My son and I shake our heads & then adopt blank stares as if a non-body-snatcher has been
exposed in our midst.

“Twin engine,” I utter, as I glance skyward again.

“Single decker” My son adds as an explanation.

“It’s a plane”, she retorts, rolling her eyes.

My wife, (who is far smarter than myself) lacks my son and I’s ability to recognise aircraft. She has the typical persons ability to recognise aeroplanes. I grew up around airforce bases. I had a father who was an aircraft engineer. Years of exposure and explanations regarding aeroplanes, their mechanics and features.

Image result for identify airplanes
We took this to the next level...
My son is an avid flight sim game player and has consumed many hours of relevant youtube material on the subject. He also had the luck/misfortune of me discussing the planes that frequent the skies, above us here, near London.

Given our combined experience & expertise, we probably have a reasonable ability to recognise the make & model of the planes we see in the sky. I would have given us, combined, an accuracy rate of say 90%.

A while back I worked on a Deep Learning classification model that could recognise types of aircraft from pictures. It was fairly crude and managed an 80% accuracy rate against a test set of aircraft images. 

Is that good? That would depend on a lot of things:
  • The purpose of the tool
  • Alternative systems’ performance
  • The existing recognition system in place
  • Risks the new system might expose a company to
  • The cost
  • The time/context when the device was used
  • Ability to update the ‘model’ as new planes are released
  • Etc
Those questions are probably similar to those you would be asking regarding any software you find yourself testing. 

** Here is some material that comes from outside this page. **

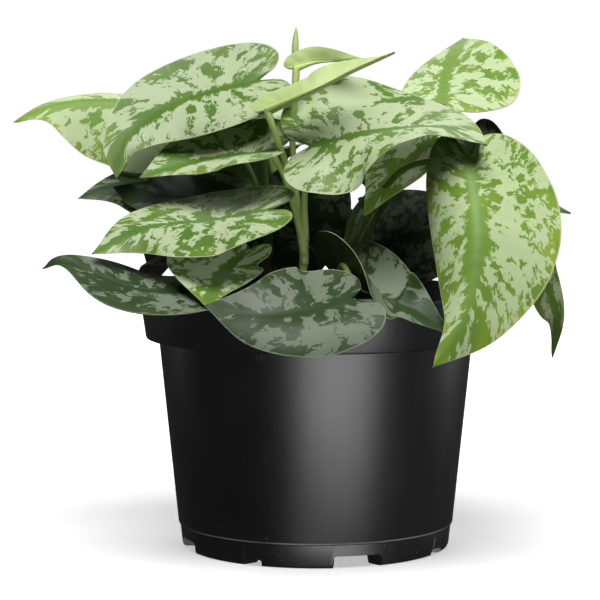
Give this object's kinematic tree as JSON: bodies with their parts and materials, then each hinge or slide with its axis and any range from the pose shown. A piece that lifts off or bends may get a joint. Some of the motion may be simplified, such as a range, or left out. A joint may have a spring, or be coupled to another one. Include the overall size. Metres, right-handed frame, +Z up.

One subtlety that isn't always present in many software systems is the explicit accuracy. Often when a software system is performing a calculation or logical process, we assume 100% accuracy and test for it. That often makes sense, but sometimes those figures and calculations are inherently inaccurate from the user’s point of view. They are just simplified models of real-world systems. 

Contrary to much of the negative publicity Machine Learning receives, accuracy can often be measured directly with the model/tool. A machine learning approach could make the assumed inaccuracy of the tool, more explicit.

For example, we could get an overall idea of how accurate the model was (E.g.: 80% for our aircraft model) but also how sure it is (AKA the probability) of each answer it outputs (e.g.: its 95% sure its an Airbus A380, and 50% sure its a Boeing 747).

Furthermore, the data upon which it is trained can be defined and recorded for later review and analysis. This could be by programmers, testers, product owners, lawyers. prospective customers etc. That's not always easy to do if the existing system is a person.

As a tester, you might also locate or create your own data to more thoroughly test the system. Checking for edge cases and real-world situations that may have not already been modelled. E.g. What does the model classify a flock of Canada Geese as? Given realistic data, is the model biased towards giving Airbus planes a higher score? (we could test that...)

We can approach these systems as a form of mechanised heuristics. While they work slightly differently to our human-ware heuristics, they behave in a similar way. They are fallible, they are useful shortcuts that can really help in many situations.

For example, they could be replicated and deployed at will in a manner that existing people or systems can not. Will the product work better or more efficiently than the existing approach? (The answer, for example, it could be that it's less accurate than an existing person, but the unit cost is much lower - and so overall efficiency wins on a larger deployment)

While the roles being automated will still exist, there will be fewer people doing them. E.g.: Why have ten aircraft spotters when 2 who are skilled in both identifying the UFOs and updating the machine learning models might fit the business needs more efficiently?

As we continue to mechanise more business functions using machine learning, Software Testers will need to start thinking a little more in terms of comparing accuracy rather than a brittle approach of binary pass/fail correctness. Given our industry’s struggles with the Pass/Fail mentality, I suspect this will be one of our greatest challenges in the coming years.


  1. Well, here's a test. How does your system cope with something it cannot possibly be seeing as a real-world input - say, a Handley Page HP.42? And how would it deal with something that it might theoretically see, but the likelihood of seeing it is quite remote - say, a Dakota, or a Junkers Ju.52? Would it attempt a close match, or just reject input sightings that did not match the tool's parameters?

    Context is important here. Being 100% accurate isn't that important if the app is only going to be used by hobbyists. But if you were marketing it to the military, 100% accurate identification becomes much more important. IFF - Identification Friend or Foe - has been around for a long time, as I'm sure I don't need to tell you!